Today’s solution isn’t going to be the most efficient but I still had fun solving it and further cleaning up my solutions from the mess I made racing the clock. I’ve also grown more comfortable with the basics of the language, enough so that I feel that I can start stepping out and exploring more of the features available with firmer footing under me.

Parsing

As we’ve already seen, AoC has a number of different input formats and today’s is no different. We’ve got a 2-d array represented in text as a column per character and a row per line, each element is an integer within the range of 0-9. Compared to some other days, this is fairly trivial and a good format to get comfortable with as it’ll surely appear again in the future of either this year or the next.

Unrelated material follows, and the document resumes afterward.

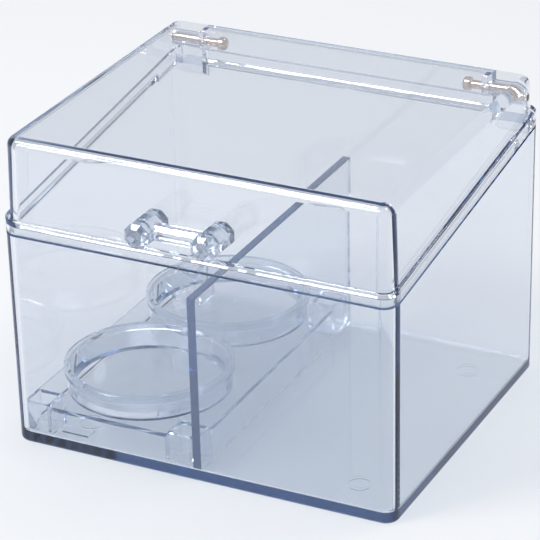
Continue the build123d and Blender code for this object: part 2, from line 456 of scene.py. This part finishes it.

If you recall, on day 1 we made heavy use of split(separator:) to break apart lines and on day 6 we used Array(_: String) to convert a string to an array where each element is a character in the string. There’s a further trick to reduce our work which is that Strings implement iterators that return a String.Element, aka a Character, each time, meaning we can directly call map(_:) on strings, neat! We can tie these together along with Int(_: String) -> Int? to parse our input into a 2-d array that’s ready to go with minimal work, but we’ve got some snag. Firing up a REPL (swift repl) we see that there isn’t an Int(_: Character) initializer!

  1> Int(Character("1"))

  # whole bunch of messages like this:
  Swift.FixedWidthInteger:3:23: note: candidate expects value of type 'String' for parameter #1 (got 'Character')

Well, that’s inconvenient. We could convert the Character to a String and then initialize an Int but that’s just straight up messy. Looking through the docs for Character however we see that there’s a helpful wholeNumberValue property, perfect.

typealias TreeHeight = Int
typealias TreeGridRow = [TreeHeight]
typealias TreeHeightGrid = [GridRow]

let trees: TreeHeightGrid = input.split(separator: "\n").map { line in
  line.map { char in char.wholeNumberValue! }
}

We’re okay with failing if the character doesn’t parse into an integer since that means our input is malformed and we don’t want to continue, so we’ll take the easy route of force-unwrapping it. Ideally we’d probably want to make a nice error message, however, to help reduce the time taken to track down where failures are.

To make our code a little more expressive, we also define a few typealiases to make it clear that trees is a 2-d array of our tree heights. This is a little contrived but it’s something that really helps me remember what a specific data structure is storing, beyond the plain [[Int]].

A Tangent

Since we’re (or at least I am) getting more comfortable with the language, let’s try golfing this a tiny bit for fun and learn what we can!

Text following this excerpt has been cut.